Jasper Rees, The Telegraph

“Visually, it’s a bit suspect, a bit Downton-wi’-navvies. The clothes, huts and warmhearted prostitutes all look a little too clean, the machinery a little too unbattered and the moors a little too unscathed, but no matter. The story’s the thing, and there’s plenty of that.”
Lucy Mangan, The Guardian

“It’s the intrigue and historicity of Deadwood meets the industrial boom of Peaky Blinders, with more grit and grunts than a packed third-class Victorian train carriage. And if the first episode is anything to go by, that’s a pretty gripping way to ride.”
Thea Lenarduzzi, The Independent

“Jericho is by no means risible and it is early days, but last night there was too little nuance in the characters we were introduced to: the proper widow, the decent chancer, the benevolent drunk, the evil drunk, the madman with a heart. Even Peters finds it hard to give his villain more than a single motivation. Were we simpler, more easily read folk 150 years ago?”
Andrew Billen, The Times

“There’s a cheap joke to be made there about how flimsy and flat [the characters] all were, and I am not usually above cheap jokes, but the truth is there was nothing really wrong with the characters or the acting. What ruined Jericho was the jerry-built plot.”
Christopher Stevens, Daily Mail

The Age of Loneliness, BBC1

“Now and again television actually makes itself useful. In The Age of Loneliness it performed a valuable social service by aiming a torch, searchingly but with great care, at an invisible epidemic no one talks about…Everyone should watch The Age of Loneliness, then act.”
Jasper Rees, The Telegraph

“It was an oddly uplifting – almost inspiring – film, given the subject matter; a tribute to the indomitability of the human spirit (everyone who had the time and who was in good enough health was pouring their energy into some kind of volunteer work or working to forge new lives and loves in the wake of often terrible suffering) and to Bourne’s respect and sensitivity towards her subject and subjects.”
Lucy Mangan, The Guardian

“It could have been improved only if [Sue] Bourne, once in a while, had knocked on the doors of the neighbours of her exceptionally honest interviewees.”
Andrew Billen, The Times

Death In Paradise, BBC1

“There are no great claims to be made for Death In Paradise.
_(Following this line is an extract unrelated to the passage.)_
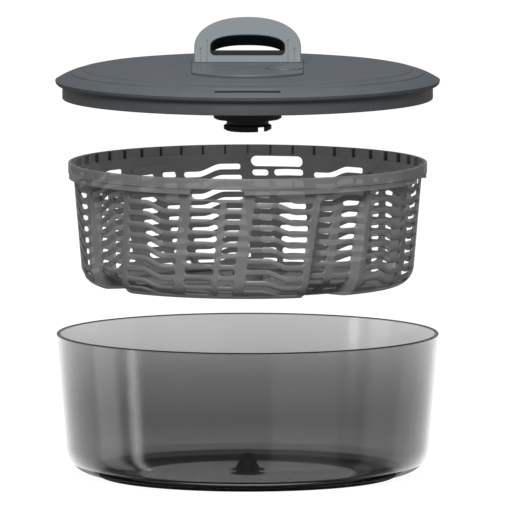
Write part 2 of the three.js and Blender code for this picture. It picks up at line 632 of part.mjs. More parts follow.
const addHandle = (group) => {
  const wide = 60;
  const deep = -HANDLE_THICKNESS;
  const block = leant(extruded(handleOutline(), deep, 0));
  const window = leant(extruded(windowOutline(), deep - CUT, CUT));
  const barHalf = WINDOW_HALF_WIDTH + CUT;
  const bar = box(-barHalf, barHalf, BAR_FRONT_Y, BAR_BACK_Y, HANDLE_BASE_Z, HANDLE_BASE_Z + BAR_HEIGHT);
  const ground = box(-wide, wide, -wide, wide, HANDLE_BASE_Z - wide, HANDLE_BASE_Z);
  const whole = cut(
    joined(cut(block, window), bar), ground,
    rod(2.5, 17, 19.4).translate(0, CORD_Y, 0),
    rod(1.4, 10, 18, 8).translate(0, CORD_Y, 0),
  );
  const middle = deep / 2;
  const half = (nearT, farT) => leant(box(-wide, wide, -wide, wide, farT, nearT));
  const bore = (sign, r, nearT, farT) =>
    leant(rod(r, farT, nearT, 10).translate(sign * HANDLE_SCREW_X, HANDLE_SCREW_V, 0));
  piece(group, 'handle_front_shell', cut(
    whole, half(middle + GAP / 2, deep - wide),
    bore(-1, 1.8, -4, middle - CUT), bore(1, 1.8, -4, middle - CUT),
  ), handleGrey);
  piece(group, 'handle_back_shell', cut(
    whole, half(wide, middle - GAP / 2),
    bore(-1, 1.8, 0, deep - CUT), bore(1, 1.8, 0, deep - CUT),
    bore(-1, 3.1, deep + 2.4, deep - CUT), bore(1, 3.1, deep + 2.4, deep - CUT),
  ), handleGrey);
  [-1, 1].forEach((sign, i) => {
    const one = screw(2.8, 1.6, 1.5, 12).translate(sign * HANDLE_SCREW_X, HANDLE_SCREW_V, deep + 0.4);
    piece(group, `handle_screw_${i + 1}`, leant(one), steel);
  });
  piece(group, 'cord_anchor', rod(2.2, 17.3, 19.1).translate(0, CORD_Y, 0), cordGrey);
};

// ---------------------------------------------------------------- assembly
const spinner = new THREE.Group();
addBowl(spinner);

const basketStage = new THREE.Group();
basketStage.position.z = BASKET_SEAT_Z + BASKET_LIFT;
addBasket(basketStage);
spinner.add(basketStage);

const lidStage = new THREE.Group();
lidStage.position.z = BOWL_HEIGHT + LID_LIFT;
addLidShells(lidStage);
addBrake(lidStage);
addMechanism(lidStage);
addRatchet(lidStage);
addDrive(lidStage);
addHandle(lidStage);
spinner.add(lidStage);

export default spinner;
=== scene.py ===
"""A pull-cord salad spinner, opened up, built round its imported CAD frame.

Each piece is drawn in millimetres about the spinner's axis and placed at the height
where the frame has its CAD node. -Y is the front.
"""
import json
import math

import bmesh
import bpy
import numpy as np
from mathutils import Matrix, Vector


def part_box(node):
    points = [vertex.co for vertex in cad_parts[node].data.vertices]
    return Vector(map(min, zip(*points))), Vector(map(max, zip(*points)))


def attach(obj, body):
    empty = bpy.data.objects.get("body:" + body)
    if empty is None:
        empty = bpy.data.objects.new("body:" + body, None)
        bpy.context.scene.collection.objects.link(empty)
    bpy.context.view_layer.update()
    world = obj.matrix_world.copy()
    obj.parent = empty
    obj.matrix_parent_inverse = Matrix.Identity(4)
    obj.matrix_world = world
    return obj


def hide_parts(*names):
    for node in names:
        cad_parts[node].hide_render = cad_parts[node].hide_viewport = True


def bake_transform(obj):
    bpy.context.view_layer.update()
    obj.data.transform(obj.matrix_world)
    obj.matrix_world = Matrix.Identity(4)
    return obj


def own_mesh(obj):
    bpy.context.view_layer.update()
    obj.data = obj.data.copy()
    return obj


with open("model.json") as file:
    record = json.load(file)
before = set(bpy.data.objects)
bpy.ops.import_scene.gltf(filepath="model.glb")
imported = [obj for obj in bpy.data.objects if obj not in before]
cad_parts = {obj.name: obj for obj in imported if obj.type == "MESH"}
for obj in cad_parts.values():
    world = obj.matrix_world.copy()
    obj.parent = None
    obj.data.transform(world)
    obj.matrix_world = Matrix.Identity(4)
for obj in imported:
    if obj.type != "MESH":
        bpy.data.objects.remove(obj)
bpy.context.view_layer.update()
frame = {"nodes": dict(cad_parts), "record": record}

MM = 0.001
RIM_STEPS = 4  # points in each rounded edge of an outline
FINE = 192  # segments round a large turned piece
SMALL = 64  # segments round a small one
SHARP_ANGLE = 38  # degrees between faces from which an edge is shaded sharp
AXIS_R = 1e-6  # mm from the axis that still count as on it
FLAT_CORNER = math.radians(88)  # half the angle of a corner too flat to need rounding
CORNER_REACH = 0.45  # how much of an outline's edge one rounded corner may use up


# ---- sizes taken from the frame
def low(node):
    """The lowest z of a CAD node, in mm."""
    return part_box(node)[0].z / MM


def high(node):
    """The highest z of a CAD node, in mm."""
    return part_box(node)[1].z / MM


def radius(node):
    """The widest radius of a CAD node that is centred on the axis, in mm."""
    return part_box(node)[1].x / MM


def middle(node):
    """The middle of a CAD node's box, in mm."""
    return (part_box(node)[0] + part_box(node)[1]) / 2 / MM


def half_width(node):
    """Half of a CAD node's width from side to side, in mm."""
    return (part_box(node)[1].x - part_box(node)[0].x) / 2 / MM


BOWL_R = radius("bowl")
BOWL_TOP = high("bowl")
BASKET_BASE = low("basket")
BASKET_TOP = high("basket") - BASKET_BASE
COLLAR_R = radius("basket")
LID_SEAT = low("lid_cover")
LID_R = radius("lid_cover")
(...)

The plots are repetitive and the police are caricatures. Tell me you think it’s rubbish and you can’t bear to watch, and I’d understand.

“But I enjoy it. Those old-fashioned, fiendish whodunnits are absorbing. Humph and his sidekicks, especially the boastful rum-swigging idler Dwayne, are lovable – and their self-important boss, played by the excellent Don Warrington, is a joy. Death in Paradise is the TV equivalent of a rubbishy book on the beach. And at this time of year, that’s welcome.”